In Jimalaya, even though there are images of the Western Wall overlooking the eaters, the boss’s approach is a bit more reserved.

“People come to eat hummus, to eat shakshuka, to drink lemonade and other natural juices — that combination is very Israeli,” Melech said. “But we don’t go overboard. There are no Israeli flags hanging here. To be Israeli today is to be political. You cannot ignore that.”

Trending toward hummus

The jury is still undecided as to whether “Israel” is positive or negative branding in the heart of modern-day Europe. But the product — my beloved hummus — is definitely gaining popularity in Berlin, just as in other progressive, cosmopolitan cities.

“In the last few years, there is a shift in the gastronomic world,” Melech explained. “People eat less meat, and some people eat only vegan. [A meal of] hummus, tehini and salads is a perfect solution for them.”

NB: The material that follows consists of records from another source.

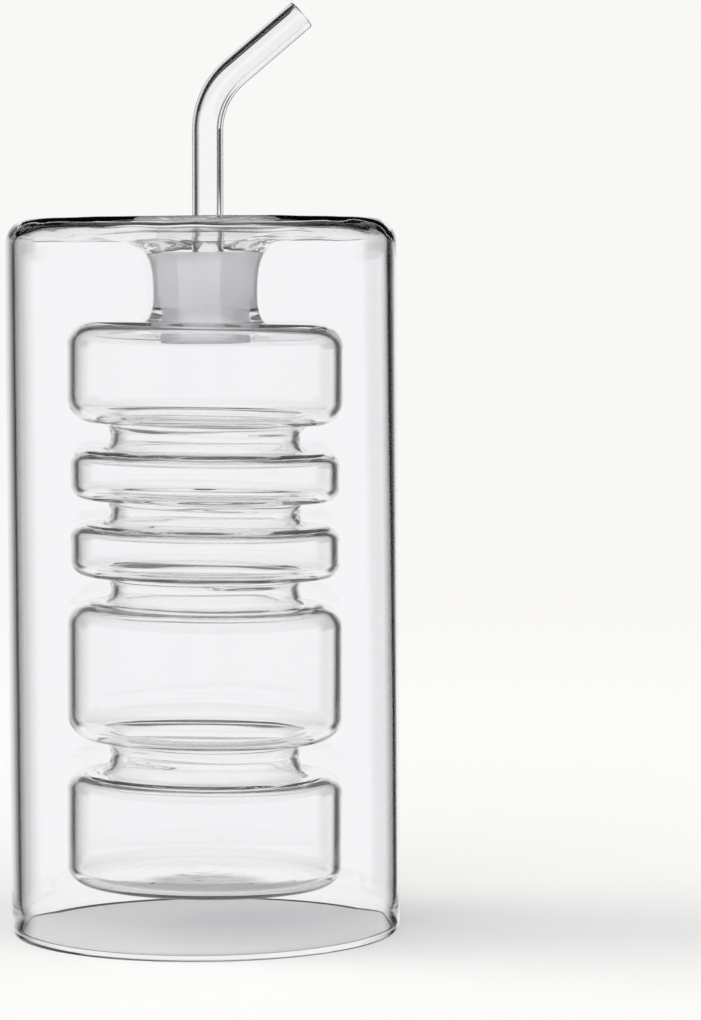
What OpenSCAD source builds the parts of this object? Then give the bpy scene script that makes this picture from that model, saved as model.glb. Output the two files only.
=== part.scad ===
// Glass cruet: a straight sleeve with a ringed bottle hanging inside it from
// the neck, fused into one piece, and a hollow ground stopper with a bent spout.
// Millimetres, +Z up, origin on the table at the centre of the bottom rim,
// the spout points to +X.

/* [Outer sleeve] */
// Outer diameter of the straight sleeve
sleeve_d = 80; // [76:1:90]
// Thickness of the sleeve's glass
sleeve_wall = 1.8; // [1.5:0.1:2.4]
// Outer radius of the round shoulder at the top
shoulder_round = 5; // [4:0.5:6]
// Thickness of the top plate
plate_t = 2; // [1.6:0.1:2.4]
// Thickness of the bead that the bottom rim is melted to
rim_t = 2.5; // [2.4:0.1:3.2]
// Height of that bead
rim_h = 2.8; // [2.6:0.1:4]
// Radius of the bead's fire-polished edges
rim_round = 1; // [0.6:0.1:1.1]

/* [Inner bottle] */
// Thickness of the inner bottle's glass
bottle_wall = 1.2; // [1:0.1:1.4]
// Clear height from the table to the inner bottle
base_gap = 10; // [6:1:16]
// Outer diameter of the three chambers
chamber_d = 56.6; // [54:0.2:60]
// Outer diameter of the two thin rings
ring_d = 55.2; // [52:0.2:60]
// Outer diameter at the waists between them
waist_d = 38.8; // [34:0.2:42]
// Height of the lowest chamber
low_chamber_h = 21; // [16:1:30]
// Height of the tall chamber
tall_chamber_h = 28; // [20:1:40]
// Height of each thin ring
ring_h = 10; // [8:0.5:14]
// Height of the top chamber
top_chamber_h = 20.8; // [16:0.2:30]
// Height of the lowest groove
low_groove_h = 7.2; // [5:0.2:8]
// Height of the groove between the two rings
ring_groove_h = 5.4; // [5:0.2:8]
// Height of the other two grooves
groove_h = 6.4; // [5:0.2:8]
// Corner radius of the chambers
chamber_round = 5; // [3:0.5:6]
// Corner radius of the rings
ring_round = 3; // [2:0.25:3.5]
// Rise of the dished bottom at its middle
dish_rise = 1.2; // [0.6:0.2:2]

/* [Neck and funnel] */
// Thickness of the neck's glass at its waist
neck_wall = 1.05; // [0.9:0.05:1.6]
// Height of the neck's waist above the bottle's shoulder
neck_waist_rise = 5.4; // [5:0.2:7]
// Rise from the bottle's shoulder to the top plate
neck_rise = 21.2; // [20:0.2:26]
// Reach of the sweep from the neck out to the bottle's shoulder
neck_foot = 2.4; // [2:0.2:4]
// Reach of the lip where the ground bore opens into the bottle
bore_lip = 1.6; // [1.2:0.1:2]
// Diameter at which the top plate starts to dip to the neck
funnel_d = 52; // [46:1:56]
// Depth of the funnel from the top plate to the ground bore
funnel_drop = 6.2; // [6:0.1:7]

/* [Ground joint] */
// Diameter of the plug at the top of its ground cone
plug_d = 19.8; // [19.4:0.1:20.2]
// Length of the plug's ground cone
plug_len = 15.4; // [14:0.2:18]
// Depth of the cone's top below the mouth of the ground bore
plug_sunk = 3; // [2.5:0.1:3.5]
// Length over which the cone's diameter falls by one millimetre
taper_run = 10; // [8:1:20]
// Gap between the two ground faces, on the radius
joint_gap = 0.05; // [0.02:0.01:0.08]

/* [Spout stopper] */
// Thickness of the stopper's glass in the plug and the dome
stopper_wall = 1; // [0.8:0.1:1.2]
// Height of the domed shoulder above the ground cone
dome_h = 3.8; // [3.4:0.1:4.2]
// Height over which the dome sweeps up into the tube
dome_sweep = 2.2; // [1.6:0.1:3]
// Outer diameter of the spout tube
tube_d = 6.4; // [6:0.1:7]
// Thickness of the tube's glass
tube_wall = 0.75; // [0.7:0.05:0.9]
// Length of the upright tube from the dome to the bend
tube_rise = 23.4; // [15:0.2:40]
// Radius of the bend along the middle of the tube
bend_r = 15.5; // [12:0.5:25]
// Angle that the tube bends from upright
bend_angle = 49.5; // [30:0.5:90]
// Length of the straight tube after the bend
spout_len = 18.2; // [10:0.2:40]

/* [Hidden] */
$fn = 96;

// Outlines of funnel, neck and sweeps are made of this many short steps
curve_steps = 10;
// Cutters reach this far past the surface that they cut
over = 1;
// The bend's wall is this much stouter on each side than that of the straight tube
bend_swell = 0.02;
// Straight tubes end this far inside the bend's wall
tube_lap = 0.3;
// The shallow dish is made of this many steps to the full circle
dish_steps = 720;
// The lip has swept up into the ground bore at this height above the bottle's shoulder
lip_rise = 1;

sleeve_r = sleeve_d / 2;
waist_r = waist_d / 2;
tube_r = tube_d / 2;
tube_bore_r = tube_r - tube_wall;

// The inner bottle from the bottom up
disc_h = [low_chamber_h, tall_chamber_h, ring_h, ring_h, top_chamber_h];
disc_r = [chamber_d, chamber_d, ring_d, ring_d, chamber_d] / 2;
disc_round = [chamber_round, chamber_round, ring_round, ring_round, chamber_round];
gap_h = [low_groove_h, groove_h, ring_groove_h, groove_h];
function disc_z(i) = i == 0 ? base_gap : disc_z(i - 1) + disc_h[i - 1] + gap_h[i - 1];
discs = len(disc_h);
// Radius at a groove's bottom, a half circle where the discs around it stand out enough
groove_r = [
    for (i = [0:discs - 2]) min(gap_h[i], min(disc_r[i], disc_r[i + 1]) - waist_r) / 2
];
// A disc's corner ends outside the grooves above and below it
corner_r = [
    for (i = [0:discs - 1])
        let (groove = max(groove_r[max(i - 1, 0)], groove_r[min(i, discs - 2)]))
        min(disc_round[i], disc_r[i] - waist_r - groove)
];
bottle_top = disc_z(discs - 1) + disc_h[discs - 1];
body_h = bottle_top + neck_rise;

// The ground cone: the plug's radius at a height, and the bore's around it
mouth_z = body_h - funnel_drop;
plug_top = mouth_z - plug_sunk;
plug_foot = plug_top - plug_len;
bore_foot = bottle_top + lip_rise;
function plug_r(z) = plug_d / 2 + (z - plug_top) / taper_run / 2;
function bore_r(z) = plug_r(z) + joint_gap;

neck_waist_z = bottle_top + neck_waist_rise;
neck_r = bore_r(neck_waist_z) + neck_wall;

// The dish ends inside the lowest chamber's round corner, and its rise sets its radius
dish_edge = 3;
dish_span = disc_r[0] - corner_r[0] - dish_edge;
dish_r = (dish_span * dish_span + dish_rise * dish_rise) / 2 / dish_rise;

dome_top = plug_top + dome_h;
bend_z = dome_top + tube_rise;

// Shape of the trumpet: how far up the neck's line the lower curve is led, how far
// out and below the plate both curves are led in, and how the bore's mouth flares
bell_rise = 0.74;
bell_reach = 2;
bell_dip = 1.7;
mouth_flare = 0.6;
mouth_rise = 0.35;
// Lead of the dome's curve, up from the cone and down from the tube
dome_lead = 1.2;
tube_lead = 0.42;

// Points of a cubic curve from a to d that leaves a towards b and reaches d from c
function curve(a, b, c, d) = [
    for (i = [0:curve_steps])
        let (t = i / curve_steps, s = 1 - t)
        s * s * s * a + 3 * s * s * t * b + 3 * s * t * t * c + t * t * t * d
];

// Half of a disc's section, from the axis out, with round outer corners
module disc_section(r, z0, z1, round) {
    translate([0, z0]) square([r - round, z1 - z0]);
    translate([0, z0 + round]) square([r, z1 - z0 - 2 * round]);
    for (z = [z0 + round, z1 - round]) {
        translate([r - round, z]) circle(round);
    }
}

// Half of the ringed bottle's section, shrunk by the same inset everywhere
module bottle_section(inset) {
    difference() {
        union() {
            for (i = [0:discs - 1]) {
                disc_section(
                    disc_r[i] - inset,
                    disc_z(i) + inset,
                    disc_z(i) + disc_h[i] - inset,
                    corner_r[i] - inset
                );
            }
            for (i = [0:discs - 2]) {
                translate([0, disc_z(i) + disc_h[i] - inset])
                    square([waist_r + groove_r[i], gap_h[i] + 2 * inset]);
            }
        }
        for (i = [0:discs - 2]) {
            flat = gap_h[i] - 2 * groove_r[i];
            translate([waist_r + groove_r[i], disc_z(i + 1) - gap_h[i] / 2]) {
                for (z = flat > 0 ? [-flat, flat] / 2 : [0]) {
                    translate([0, z]) circle(groove_r[i] + inset);
                }
                if (flat > 0) {
                    translate([-groove_r[i] - inset, -flat / 2])
                        square([2 * (groove_r[i] + inset), flat]);
                }
            }
        }
        translate([0, base_gap + dish_rise - dish_r]) circle(dish_r + inset, $fn = dish_steps);
    }
}

// Half of the neck's and funnel's section as a solid, up to the plate's underside
module neck_section() {
    plate_low = body_h - plate_t;
    foot = curve(
        [neck_r + neck_foot, bottle_top],
        [neck_r + neck_foot / 2, bottle_top],
        [neck_r, bottle_top + neck_waist_rise / 3],
        [neck_r, neck_waist_z]
    );
    bell = curve(
        [neck_r, neck_waist_z],
        [neck_r, neck_waist_z + (plate_low - neck_waist_z) * bell_rise],
        [neck_r + bell_reach, plate_low - bell_dip],
        [funnel_d / 2, plate_low]
    );
    polygon(concat([[0, bottle_top - bottle_wall / 2]], foot, bell, [[0, plate_low]]));
}

// Half of the space inside the funnel and the ground bore
module bore_section() {
    ceiling = bottle_top - bottle_wall;
    foot = curve(
        [bore_r(bore_foot) + bore_lip, ceiling],
        [bore_r(bore_foot) + bore_lip / 3, ceiling],
        [bore_r(bore_foot), ceiling + bore_lip / 2],
        [bore_r(bore_foot), bore_foot]
    );
    mouth = curve(
        [bore_r(mouth_z), mouth_z],
        [bore_r(mouth_z) + mouth_flare, mouth_z + funnel_drop * mouth_rise],
        [bore_r(mouth_z) + 2 * bell_reach, body_h - bell_dip],
        [funnel_d / 2, body_h]
    );
    polygon(concat(
        [[0, ceiling - over], [bore_r(bore_foot) + bore_lip, ceiling - over]],
        foot,
        mouth,
        [[funnel_d / 2, body_h + over], [0, body_h + over]]
    ));
}

// Half of a straight jar's section with a round shoulder, from the rim's bead up
module sleeve_section(r, h, round) {
    translate([0, rim_h / 2]) square([r, h - round - rim_h / 2]);
    translate([0, rim_h / 2]) square([r - round, h - rim_h / 2]);
    translate([r - round, h - round]) circle(round);
}

// Section of the bead at the bottom rim, fire-polished round, with a flat to stand on
module rim_section() {
    inner = sleeve_r - rim_t;
    translate([inner + rim_round, 0]) square([rim_t - 2 * rim_round, rim_h]);
    translate([inner, rim_round]) square([rim_t, rim_h - 2 * rim_round]);
    for (r = [inner + rim_round, sleeve_r - rim_round], z = [rim_round, rim_h - rim_round]) {
        translate([r, z]) circle(rim_round);
    }
}

// The sleeve, top plate, funnel, neck and ringed bottle are one piece of glass
module double_wall_bottle() {
    color([0.86, 0.91, 0.93, 0.5])
        rotate_extrude()
            intersection() {
                translate([0, -over]) square([sleeve_r + over, body_h + 2 * over]);
                difference() {
                    union() {
                        difference() {
                            sleeve_section(sleeve_r, body_h, shoulder_round);
                            translate([0, -over])
                                sleeve_section(
                                    sleeve_r - sleeve_wall,
                                    body_h - plate_t + over,
                                    shoulder_round - sleeve_wall
                                );
                        }
                        rim_section();
                        bottle_section(0);
                        neck_section();
                    }
                    bottle_section(bottle_wall);
                    bore_section();
                }
            }
}

// Half of the outline of plug, dome and upright tube, wall is how far inside it lies
module stopper_section(tube_side, wall) {
    dome = curve(
        [plug_r(plug_top) - wall, plug_top],
        [plug_r(plug_top) - wall, plug_top + dome_h * dome_lead - wall],
        [tube_side, dome_top - dome_h * tube_lead - wall],
        [tube_side, dome_top + dome_sweep]
    );
    foot = plug_foot + (wall > 0 ? -over : stopper_wall / 2);
    polygon(concat(
        [[0, foot], [plug_r(foot) - wall, foot]],
        dome,
        [[tube_side, bend_z + tube_lap], [0, bend_z + tube_lap]]
    ));
}

// Places its children at the end of the bend, with +Z along the spout
module at_spout() {
    translate([bend_r * (1 - cos(bend_angle)), 0, bend_z + bend_r * sin(bend_angle)])
        rotate([0, bend_angle, 0])
            children();
}

// The hollow plug, its dome and the bent spout are one piece of glass
module spout_stopper() {
    color([0.80, 0.83, 0.85, 0.8]) {
        rotate_extrude() {
            difference() {
                stopper_section(tube_r, 0);
                stopper_section(tube_bore_r, stopper_wall);
            }
            translate([plug_r(plug_foot) - stopper_wall / 2, plug_foot + stopper_wall / 2])
                circle(stopper_wall / 2);
        }
        translate([bend_r, 0, bend_z])
            rotate([90, 0, 0])
                mirror([1, 0, 0])
                    rotate_extrude(angle = bend_angle)
                        translate([bend_r, 0])
                            difference() {
                                circle(tube_r + bend_swell);
                                circle(tube_bore_r - bend_swell);
                            }
        at_spout()
            rotate_extrude() {
                translate([tube_bore_r, -tube_lap])
                    square([tube_wall, tube_lap + spout_len - tube_wall / 2]);
                translate([tube_r - tube_wall / 2, spout_len - tube_wall / 2])
                    circle(tube_wall / 2);
            }
    }
}

double_wall_bottle();
spout_stopper();
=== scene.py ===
import math

import bpy
import numpy as np
from mathutils import Matrix


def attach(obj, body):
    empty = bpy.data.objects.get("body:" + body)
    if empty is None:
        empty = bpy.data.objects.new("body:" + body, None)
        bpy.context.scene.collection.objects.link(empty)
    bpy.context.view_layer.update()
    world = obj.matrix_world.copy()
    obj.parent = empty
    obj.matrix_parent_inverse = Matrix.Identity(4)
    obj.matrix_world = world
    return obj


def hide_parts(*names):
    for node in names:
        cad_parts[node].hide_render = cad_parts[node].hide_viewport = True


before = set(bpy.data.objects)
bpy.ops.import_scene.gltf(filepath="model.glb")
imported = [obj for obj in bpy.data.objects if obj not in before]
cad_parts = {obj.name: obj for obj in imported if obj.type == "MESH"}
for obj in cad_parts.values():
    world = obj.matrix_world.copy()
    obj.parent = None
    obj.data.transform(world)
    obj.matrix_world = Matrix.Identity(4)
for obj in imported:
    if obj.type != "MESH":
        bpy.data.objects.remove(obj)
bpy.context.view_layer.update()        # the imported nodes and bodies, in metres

mm = 0.001
scene = bpy.context.scene
seededNumbers = np.random.default_rng(47)
print("frame loaded")


# Small helpers for colours, nodes and materials

def linearColour(hexText):
    # sRGB hex to linear, channel by channel: up to 0.04045 divide by 12.92, and above it
    # ((c + 0.055) / 1.055) ^ 2.4
    parts = [int(hexText[i:i + 2], 16) / 255 for i in (1, 3, 5)]
    return tuple(c / 12.92 if c <= 0.04045 else ((c + 0.055) / 1.055) ** 2.4 for c in parts) + (1.0,)


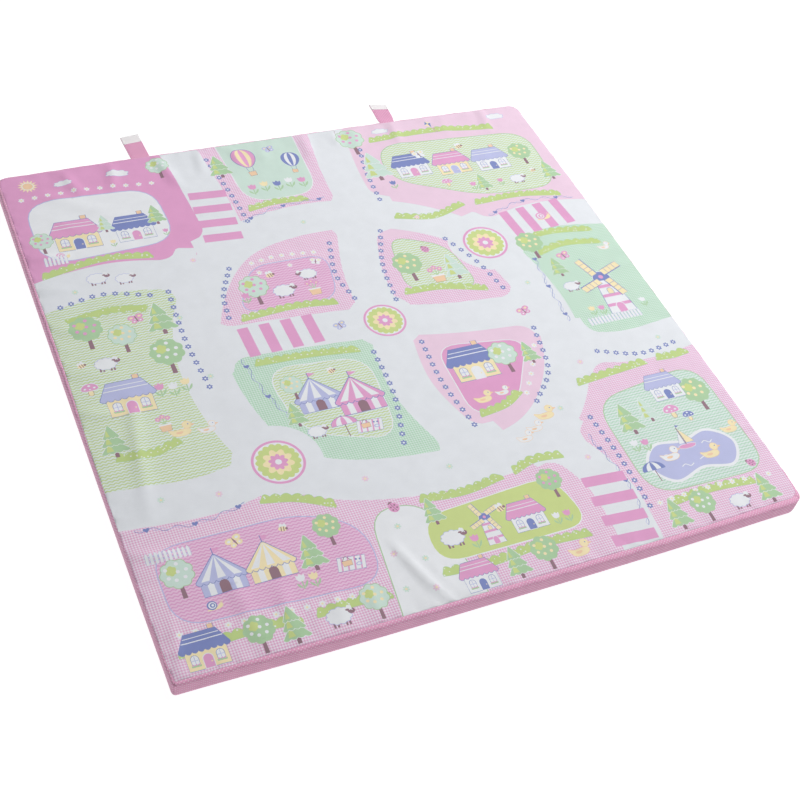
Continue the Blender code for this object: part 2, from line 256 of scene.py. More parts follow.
def puckers(x, y, inward):
    """Short waves square to each seam, dying out with a power of the distance from it; their
    pitch and strength wander along the seam by slow sines."""
    run = np.where(np.abs(x / HALF_WIDTH) > np.abs(y / HALF_DEPTH), y, x)
    side_mark = np.where(np.abs(x / HALF_WIDTH) > np.abs(y / HALF_DEPTH), np.sign(x) * 1.7,
                         np.sign(y) * 3.1)
    slow = np.sin(23.0 * run + side_mark) + 0.7 * np.sin(61.0 * run + 2.0 * side_mark)
    fine = np.sin(2.0 * math.pi * run / PUCKER_PITCHES[0] + 2.2 * slow)
    broad = np.sin(2.0 * math.pi * run / PUCKER_PITCHES[1] + 1.6 * slow + side_mark)
    strength = 0.55 + 0.45 * np.sin(9.0 * run + side_mark)
    near = np.exp(-inward / PUCKER_REACHES[0]) * np.minimum(1, inward / 0.002)
    far = np.exp(-inward / PUCKER_REACHES[1]) * np.minimum(1, inward / 0.004)
    return PUCKER_HEIGHTS[0] * strength * fine * near + PUCKER_HEIGHTS[1] * broad * far


def drift(x, y):
    """Slow unevenness of the loose cloth: four crossed sines of unlike pitch."""
    return (0.00022 * np.sin(21.0 * x + 13.0 * y + 0.6) * np.sin(17.0 * y - 9.0 * x)
            + 0.00014 * np.sin(47.0 * x - 31.0 * y + 1.9) * np.sin(39.0 * y + 22.0 * x))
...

Weinberger said the vegan trend has caught on in Berlin more than in other places. “Everybody comes to eat hummus because it is vegan and it is filling,” he said.

Each of these three former Israelis has married and created a family in Germany. Their hummus entrepreneurship is not some short-term investment — they are in it for the long run. Berlin is their adopted home, as it is for me. I am thankful they are here and will be visiting their restaurants. Often.